Sustained dialogue between the OSCE and the Council of Europe is an essential element of this, and I hope today’s exchange will contribute to that.

Now let me turn to formally presenting our priorities.

During these current critical times, Iceland’s main priority during our Presidency is a strong focus on the Council’s core values of human rights, democracy, and the rule of law.

At this time, we must focus intently on our fundamental principles and the framework that has kept us together. In a time of democratic backsliding and rising authoritarianism, democracy cannot be considered in isolation from the rule of law and human rights. None of our rights can be taken for granted and it seems that there is dire need to advocate strongly for our fundamental norms.

It is a sad fact that there is a reason to worry about apathy in the general population toward the importance of these fundamental values. If this trend continues, and the values of democracy, human rights and the rule of law lose their relevance, it will only be a matter of time until they are lost.

In this regard, the importance of fundamental individual rights; such as the freedom of conscience, freedom of expression, freedom of assembly and the right to privacy, must be particularly defended.

We are at a critical juncture. As States we have a choice, and for Iceland, that choice is clear.

We must put human rights, democracy and rule of law front and center, and throughout our presidency Iceland will do just that.

Second, Iceland is steadfast in its commitment to equality and the protection of the hard-earned progress in protecting the human rights of women and girls around the world.

While important gains have been made in the fight against gender-based violence over decades of activism, new forms of violence have emerged, including in the digital sphere. It is crucial to recognize that online behavior can become violence, and we must ensure that human rights are protected online, as well as offline.

This will be one of our focus areas during our Presidency, and we will also be emphasizing the role of men and boys in fighting gender discrimination.

Let me also stress that Iceland is strongly committed to promoting and protecting the rights of LGBTI individuals and to create a safe, inclusive, and enabling environment for the promotion of human rights and equality for all.

How can a society be considered to be free if people do not have the freedom to love?

Iceland will proudly host the 10th IDAHOT+ Forum in Reykjavik in May, bringing together governments, activists, civil society, and other stakeholders to assess the progress of LGBTI rights in Europe.

Third: The Icelandic Presidency prioritizes the environment.

The negative effects of environmental and climate change on the enjoyment of human rights around the world are increasingly evident.

Through Iceland’s presidency we highlight the interrelationship between human rights and the environment.

Fourth: We place a strong emphasis on the rights of children and youth.

Every child has the right to grow to adulthood in health, peace and dignity and it is imperative for all States to ensure the rights of children. They are our future.

During our presidency, Iceland promotes child-centered policy making through integrating services and protection systems for children.

An early model of this approach is the Icelandic Barnahús – or Children’s house – a child-friendly, interdisciplinary, and multiagency response center for child sexual abuse.
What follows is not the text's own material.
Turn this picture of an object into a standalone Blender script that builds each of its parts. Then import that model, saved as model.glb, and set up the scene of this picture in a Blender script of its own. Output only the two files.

Its unique approach brings together all relevant services under one roof, to avoid re-victimization of the child during investigation and court proceedings and to provide every child with a coordinated and effective response.
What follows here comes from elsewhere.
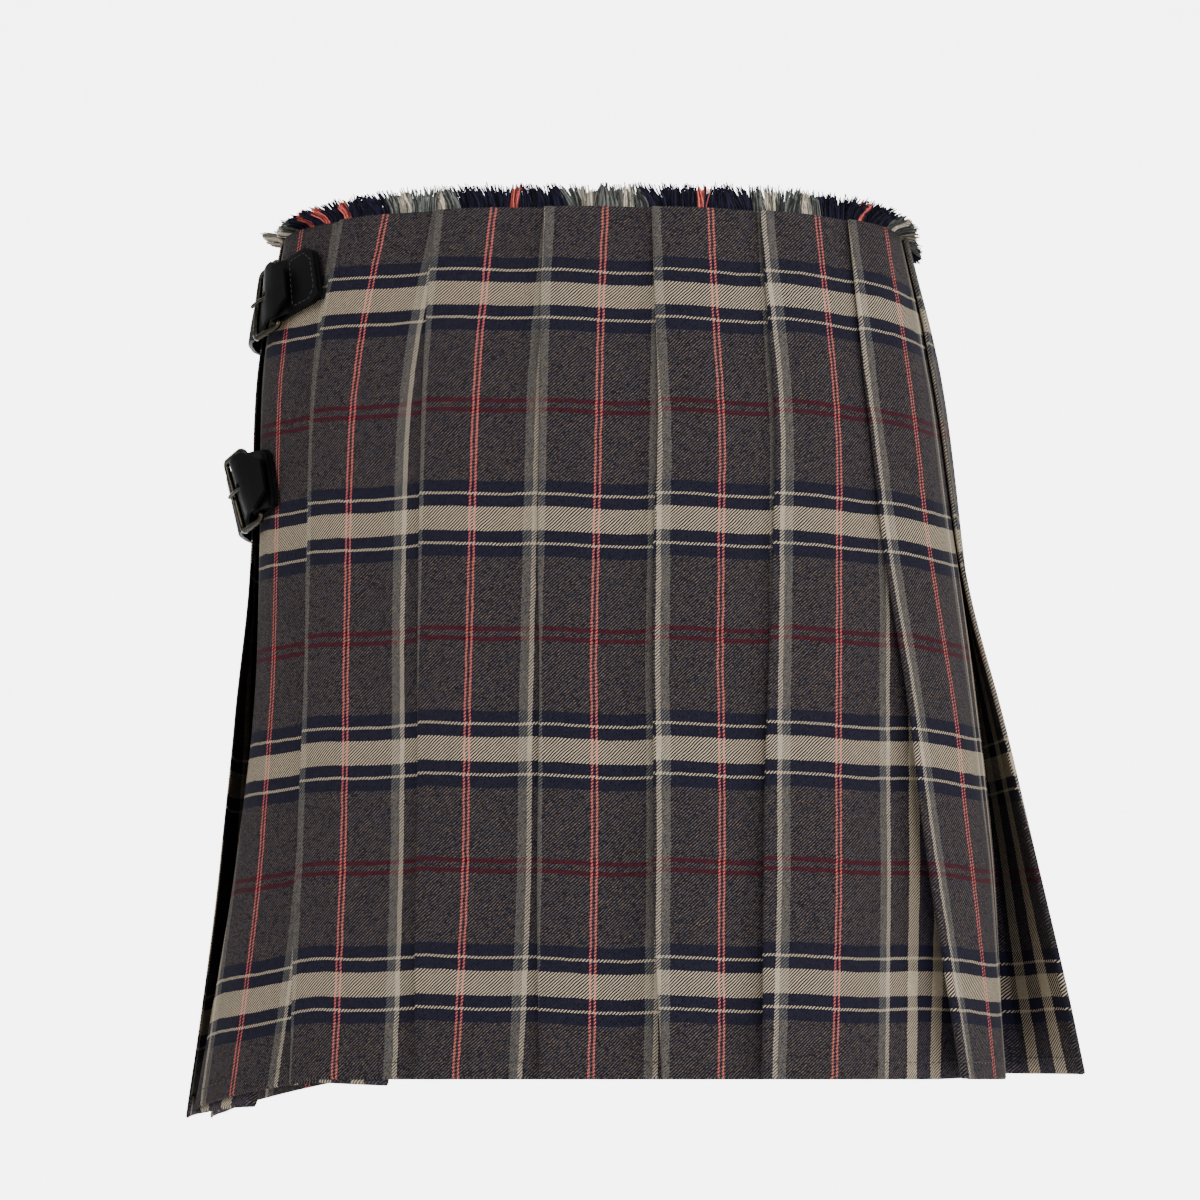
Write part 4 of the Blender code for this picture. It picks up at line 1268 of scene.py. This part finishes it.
class KILT_OT_fringe(bpy.types.Operator):
    """Fray the strip behind the waist edge into yarns."""

    bl_idname = "kilt.fringe"
    bl_label = "Fray Waist Edge"
    bl_options = {"REGISTER", "UNDO"}

    def execute(self, context):
        cloth = context.scene.kilt_cloth
        strip = self.strip()
        yarns = self.yarns(cloth)
        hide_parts("waist_fringe")
        return {"FINISHED"}

    @staticmethod
    def offset(top, arc):
        """The frayed strip follows the inner side of the layers at the waist."""
        round_ = top.oval.round
        first = top.fold[0]
        last = top.fold[-1]
        pleats = 4.0 * LAYER + STRIP_INSIDE
        level = pleats
        if arc > 0.0:
            level += (STRIP_INSIDE_OVER - pleats) * past(arc, last, STRIP_LEAVES)
            level -= apron_out(0.0, round_, arc)
        else:
            hip = last + top.depth[-1] - round_
            level += (UNDER_INSIDE + STRIP_INSIDE_UNDER - pleats) * (1.0 - before(arc, first, STRIP_MEETS))
            level += (UNDER_TUCK[0] - UNDER_INSIDE) * (1.0 - past(arc, hip, UNDER_FALL))
        return -level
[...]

Finally, during our Presidency, Iceland has been trusted with hosting the Council of Europe’s fourth Summit since the organization was founded 74 years ago.

The Summit is a critical opportunity for leaders of all the 46 Member States to convene and “unite around our values” and ensure that the organization is fit to meet current and future challenges.

Invitations to the Summit have been sent to leaders of Council of Europe Member States and Observer States as well as leaders of international organizations, including the Secretary General of OSCE and the Chair of the OSCE Permanent Council. We look forward to welcoming you to Reykjavík in May. 

Iceland will strive over the next few months, together with all the Member States, to ensure that the fourth Summit of the Council of Europe delivers on the expectations of the Council’s many stakeholders.

This includes young people, with whom we are committed to actively consulting throughout our Presidency to ensure that their voices are heard in the lead-up to the Summit.

Ultimately, we want to deliver a substantive and concise outcome document, focused on the most pressing issues facing the Council of Europe, most notably accountability and justice for Ukraine, but also further lay the groundwork for the relevance of the organization in a changing political landscape.

Mr. Chair,

I thank you again for this opportunity to address the Permanent Council, and hope that we can count on the valuable cooperation with the OSCE during our Presidency and in the lead up to the Reykjavík Summit.

Now, I look forward to hearing your feedback and remarks.



Lokaorð (eftir innlegg aðildarríkja)

Thank you for your interesting and valuable remarks.

It is clear from our discussions today that there are multiple opportunities of further cooperation between the OSCE and the Council of Europe.

Let me thank both current and previous Chairpersonships of the OSCE, for the excellent cooperation with the Icelandic Presidency in the Council of Europe.

I have been informed about the useful coordination meeting last December here in Vienna and as well as the good exchanges with you, Helga Schmidt, in the Committee of Ministers in Strasbourg, also in December. I fully agree with the strong message of cooperation you delivered on that occasion.

The Helsinki Final Act commits the participating States of the OSCE to peace, security, and justice as well as respect for each other’s sovereignty and territorial integrity.

Adherence to these principles underpins our international system and is the prerequisite for peace and security. Respect for these values is especially important for small countries like Iceland.

As I highlighted at the beginning, the European security order has unfortunately been shaken to its core with Russia’s invasion violating the common fundamental norms of the international system enshrined in the UN Charter and the Helsinki Final Act.

My hope is that the OSCE and the Council of Europe can work together in further supporting Ukraine in the challenging times ahead, and during the reconstruction of society and state. Standing together in protecting our shared fundamental values that underpin our international cooperation is also key.

Thank you for the valuable dialogue today.